According to wikipedia - NVLink Performance, NVLink3.0 reaches ~6.25 GBps (50 Gbps) per differential pair, which means that in theory a single sublink which forms by 8 differential pairs would reach 6.25 x 8 = 50GBps.

Each NVLink has a line rate of 25GB/s (in each direction) which converts to ~20GB/s effective bandwidth with a 128B payload size (*)

But in fact the line rate of sublink is only 25GBps, could you please tell me why there's such a gap? Thanks!

sjeaugey commented 1 year ago

IIRC on NVLink3 we have only 4 pairs, not 8.

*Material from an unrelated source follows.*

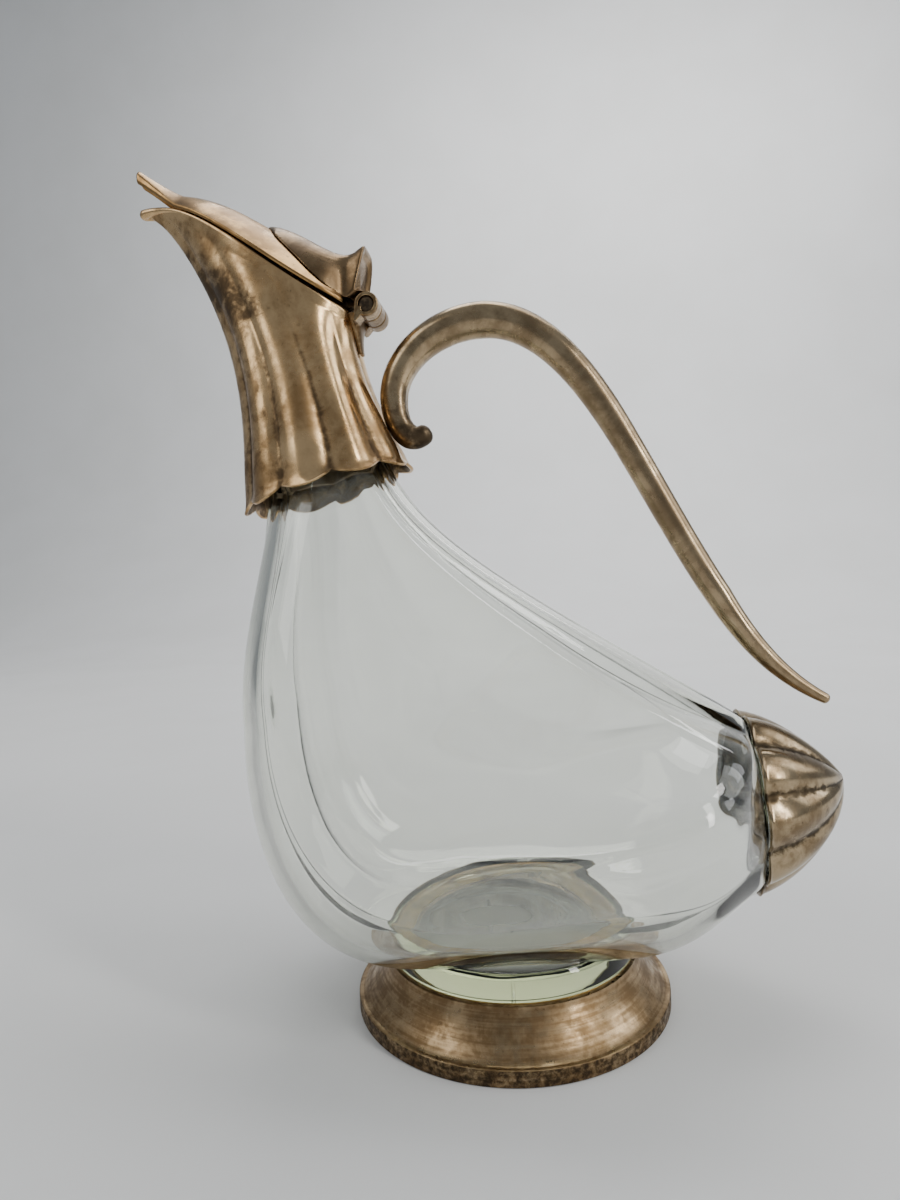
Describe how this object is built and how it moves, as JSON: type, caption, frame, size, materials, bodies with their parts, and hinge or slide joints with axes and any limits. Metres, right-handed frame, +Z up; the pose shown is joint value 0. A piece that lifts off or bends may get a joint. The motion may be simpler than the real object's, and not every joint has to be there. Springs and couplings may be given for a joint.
{
  "type": "claret jug",
  "caption": "Fluted clear glass jug on a round metal foot, with a beaked metal neck, a hinged leaf lid with a crest, a swept handle and a ribbed tail cap.",
  "frame": {"origin": "centre of the round foot on the table", "axes": "+Z up, -X towards the spout, +X towards the tail, Y across"},
  "size_m": [0.2101, 0.114, 0.2639],
  "materials": {
    "glass": "clear blown glass, polished",
    "pad_glass": "clear, thick, faintly yellow-green",
    "silver_plate": "aged silver plate, warm tarnish, polished on the high places",
    "handle_metal": "aged silver plate over a cast core, satin, more tarnished",
    "pin_metal": "dark, oxidised",
    "plaster": "matt mounting plaster"
  },
  "bodies": {
    "jug": {"glass_body": "glass", "glass_pad": "pad_glass", "foot_shell": "silver_plate", "foot_band": "silver_plate", "foot_cement": "plaster", "neck_mount": "silver_plate", "neck_cement": "plaster", "hinge_plate": "silver_plate", "knuckle_left": "silver_plate", "knuckle_right": "silver_plate", "hinge_pin": "pin_metal", "handle": "handle_metal", "tail_cap": "silver_plate", "tail_cement": "plaster"},
    "lid": {"lid_leaf": "silver_plate", "lid_crest": "silver_plate", "lid_knuckle": "silver_plate"}
  },
  "joints": [
    {"name": "lid_hinge", "type": "hinge", "parent": "jug", "child": "lid", "pos_m": [-0.0357, 0, 0.2136], "axis": [0, 1, 0], "range_deg": [0, 70]}
  ]
}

zobinHuang commented 1 year ago

IIRC on NVLink3 we have only 4 pairs, not 8.

okay thanks

zhang662817 commented 9 months ago

That's the line rate of 12 NVLinks, adding both directions. Each NVLink has a line rate of 25GB/s (in each direction) which converts to ~20GB/s effective bandwidth with a 128B payload size (*). The total effective bandwidth should therefore be 240GB/s on A100, but some other bottlenecks on the GPUs limits it to ~230GB/s

Hi @sjeaugey Unidirectional is ~20GB/s, but Bidirectional should be ~40GB/s, so “The total effective bandwidth should therefore be 480GB/s = 12 20 2 on A100”,right?

Why 240GB/s on A100?

sjeaugey commented 9 months ago

We don't multiply the bandwidths by two, accounting for each direction. No technology these days is half-duplex, so it's more natural to report BW which can correspond to the NIC speed, or PCI bandwidth. And yes, NVLinks BW are usually advertised adding both directions; that's what it is, but we can't reconcile the two approaches. It's simply a convention.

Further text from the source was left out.